Le Hollywood Reporter explique que les deux parties se sont entendues, et que le dépôt de plainte de Marvel a été levé dans la foulée. Ce qui signifie donc que les héritiers de Steve Ditko se sont entendus avec l'entreprise pour renoncer à leur demande de restitution des droits de Spider-Man et Doctor Strange, en échange d'un chèque. D'un gros chèque, probablement, dans la mesure où l'homme araignée représente à lui seul un enjeu économique difficile conséquent. Cette décision s'entend dans un certain contexte : Marvel et Disney ont plusieurs millions de dollars à débourser en avocats, et les moyens de faire traîner une action en justice sur plusieurs longues années... dans un pays où la législation sur le droit d'auteur a généralement été à la faveur des grands groupes et des employeurs, au détriment des artistes et des salariés. Dès le mois de juin, les représentants de Colan, Heck, Lieber et Rico avaient déjà accepté les conditions de la Maison des Idées, pour éviter le procès.

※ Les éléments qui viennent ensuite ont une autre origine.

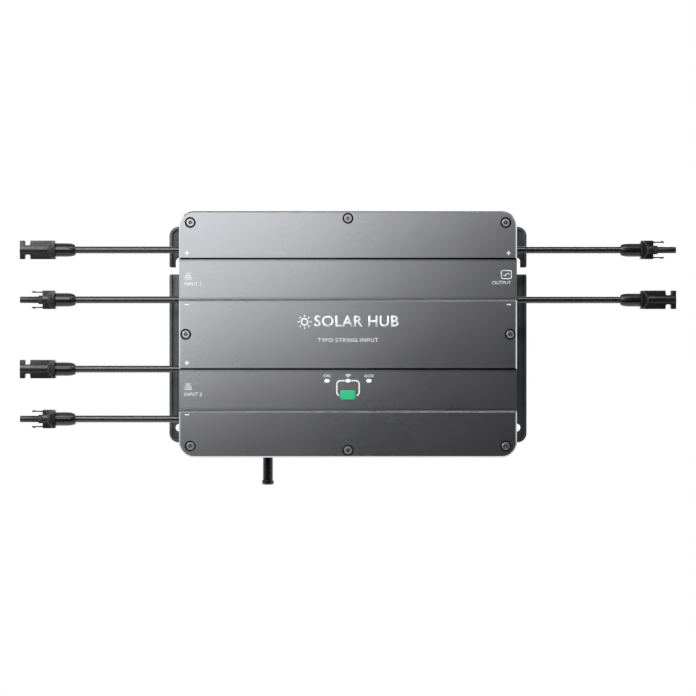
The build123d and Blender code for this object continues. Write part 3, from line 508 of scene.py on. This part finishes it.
dress("inductor_windings", make_winding())
dress("core_wires", lead_sheath)
dress("antenna_coax", lead_sheath)

# ---- glands ----
# Black nylon cable glands through the tub's sides: hexagon body, domed nut, rubber sleeve and an inner
# locknut. The moulding has a fine spark-eroded grain.
gland_nylon = finish("gland_nylon", (0.014, 0.014, 0.015), (0.020, 0.020, 0.021), (0.08, 0.08, 0.085), 0.48,
                     spread=0.12, grain_scale=1900, grain_depth=0.00004, blotch_scale=60,
                     edge_radius=0.0005, edge_amount=0.4)
soft_rubber = finish("soft_rubber", (0.016, 0.016, 0.016), (0.024, 0.024, 0.024), (0.05, 0.05, 0.05), 0.68,
                     spread=0.10, grain_scale=1400, grain_depth=0.00003, blotch_scale=90,
                     edge_radius=0.0003, edge_amount=0.2)
for part in ("gland_bodies", "gland_domes", "gland_locknuts", "pressure_vent"):
    dress(part, gland_nylon)
for part in ("gland_seals", "cover_gasket", "button_seal", "antenna_seal", "nose_seals",
             "cover_screw_washers"):
    dress(part, soft_rubber)

# ---- front cover ----
# Cast aluminium lid with two sunk channels, bead blasted and clear anodised to an even satin grey. The
# blasting leaves a very fine sparkle, and the machined edges are a little brighter.
# Full cavity shade paints shade into the lid's grooves, the screw recesses and the foot of each channel
# wall, darkening them towards black.
anodised = finish("anodised_satin", (0.50, 0.505, 0.53), (0.49, 0.495, 0.52), (0.72, 0.73, 0.76), 0.27,
                  spread=0.02, metallic=1.0, grain_scale=3200, grain_depth=0.000002,
                  blotch_scale=9, edge_radius=0.00006, edge_amount=0.12, cavity_reach=0.0042,
                  cavity_shade=1.0)
dress("front_cover", anodised)

# ---- cover screws ----
# Eight stainless security screws with a six-lobe socket and a centre pin, each sunk in a round recess
# on a rubber-faced washer. The heads are turned, so they show fine rings.
# Full cavity shade paints shade into the sockets and the recesses round the heads.
dress("cover_screws", finish("turned_stainless", (0.56, 0.57, 0.60), (0.48, 0.49, 0.52), (0.9, 0.9, 0.92),
                             0.30, metallic=1.0, grain_scale=3000, grain_depth=0.00001, blotch_scale=220,
                             edge_radius=0.00025, edge_amount=0.6, cavity_reach=0.0016, cavity_shade=1.0))

# ---- printed marks ----
# White and pale grey tampo print on the lid: a plain title with a sun, plus and minus signs, the input and
# output symbols, the lamp labels and the thin loop round the button. The ink stands a few hundredths of a
# millimetre proud.
CHANNEL_FLOOR_Y = FRONT_Y + 0.0025
INK_LIFT = 0.00004
INK_THICKNESS = 0.00005
TYPE_SIZE_FOR_HEIGHT = 1.45


def make_ink(name, tone):
    """Matt ink of one tone, a little duller in slow patches."""
    return finish(name, tone, tuple(c * 0.9 for c in tone), tone, 0.42, grain_scale=2600,
                  grain_depth=0.000002, blotch_scale=200, edge_radius=0.00001, edge_amount=0.0)


white_ink = make_ink("white_ink", (0.90, 0.91, 0.92))
grey_ink = make_ink("grey_ink", (0.80, 0.81, 0.83))


def lay_ink(thing, name, front_y, x, z, ink):
    """Turns flat artwork drawn in XY to face the front, at its place on the lid, with a thin body."""
    only(thing)
    if thing.type != "MESH":
        bpy.ops.object.convert(target="MESH")
        thing = bpy.context.object
    thing.name = name
    thing.data.name = name
    stand_up = Matrix.Translation((x, front_y - INK_LIFT, z)) @ Matrix.Rotation(math.radians(90), 4, "X")
    thing.data.transform(stand_up)
    body = thing.modifiers.new("body", "SOLIDIFY")
    body.thickness = INK_THICKNESS
    body.offset = 1
    bpy.ops.object.modifier_apply(modifier="body")
    thing.data.materials.clear()
    thing.data.materials.append(ink)
    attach(thing, "case")


def lettering(name, words, height, x, z, front_y, align="CENTER", ink=white_ink, spacing=1.0, weight=0.0):
    """Generic words in plain type, of a given capital height; weight thickens the strokes."""
    bpy.ops.object.text_add(location=(0, 0, 0))
    text = bpy.context.object
    text.data.body = words
    text.data.size = height * TYPE_SIZE_FOR_HEIGHT
    text.data.align_x = align
    text.data.align_y = "CENTER"
    text.data.space_character = spacing
    text.data.offset = weight
    text.data.resolution_u = 4
    lay_ink(text, name, front_y, x, z, ink)


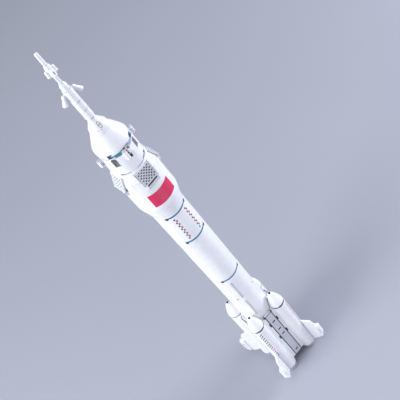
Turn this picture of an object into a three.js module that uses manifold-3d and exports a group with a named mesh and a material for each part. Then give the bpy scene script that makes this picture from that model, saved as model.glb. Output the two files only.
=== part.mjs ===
// Brick-built toy of a crewed launch rocket, 530 mm tall, standing on its tail.
// Millimetres, +Z up. The origin is on the floor, on the rocket's long axis. -Y is the front.
// Profiles are lists of [radius, height] pairs that run upwards.

import * as THREE from 'three';
import * as BufferGeometryUtils from 'three/addons/utils/BufferGeometryUtils.js';
import Module from 'manifold-3d';

const wasm = await Module();
wasm.setup();

// Driving dimensions
const GAP = 0.3;               // joint left between pieces that are pushed together
const CORE_R = 16;             // core tube, four studs across
const FAIRING_R = 19.8;        // widest part of the payload fairing
const UPPER_R = 16.2;          // fairing round the spacecraft's nose
const BAR_R = 1.6;             // toy bar
const TUBE_R = 4;              // one-stud round brick
const ROUND = 40;              // facets round a large body
const BOOSTER_ROUND = 32;      // facets round a booster
const BRICK_ROUND = 28;        // facets round a tower brick
const BELL_ROUND = 24;         // facets round an engine bell
const SMALL_ROUND = 16;        // facets round a small tube

// Heights above the floor
const TAIL_Z = 10;             // underside of the core and of the boosters
const SECTION_Z = [322, 281, 241, 200.5, 161.5, 122]; // joints between the core's sections
const BAND_HALF = 1;           // half height of a coloured band on the core
const BOAT_TAIL_TOP = 343.5;
const FLARE_BOTTOM = 384.3;
const FLARE_TOP = 396.3;
const NOSE_BAND_Z = [419, 422.6];
const SHOULDER_Z = 429.4;      // where the nose cone's straight side starts
const CONE_TOP = 440.2;
const TOWER_FOOT = 455.2;
const TOWER_SEAMS = [465.2, 475.5, 489.5];
const COLLAR_TOP = 497;
const CLUSTER_Z = [505.3, 517.3];
const TIP_Z = 530.5;

// Escape tower
const TIP_ROUND = 1.4;         // height of the tip rod's rounded end
const COLLAR_R = [3.4, 2];     // foot and top of the collar over the bricks
const BRICK_EDGE = 0.25;       // rounding where two tower bricks meet
const SKIRT_R = [8.5, 3.6];    // foot and neck of the skirt
const CONE_R = [14.1, 9];      // nose cone at its shoulder and at its top
const POD_OFF = 3.3;           // attitude pod from the tower's axis
const POD_R = 1.6;
const POD_Z = [507.4, 513.6];
const HUB_R = 2.8;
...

Le montant des sommes (vraisemblablement) versées aux uns et aux autres n'a évidemment pas été communiqué, et reste protégé par le secret des contrats. Sur le papier, rien de surprenant à l'horizon, dans la mesure où la fameuse clause de provision dans le Copyright Act n'a pas servi à grand chose, pour le moment, sinon à générer ce genre de petits bonus tardifs pour les salariés des grands studios et des maisons d'édition. Puisque personne n'a les moyens d'entretenir un procès sur le long terme avec un conglomérat de la taille de Disney, les auteurs peuvent se contenter d'un chèque toujours bon à prendre, faute de mieux.
Marvel peut donc dormir tranquille : le mantra des comics en "work-for-hire" ne sera pas contesté de si tôt, à moins d'une nouvelle évolution dans les textes de loi.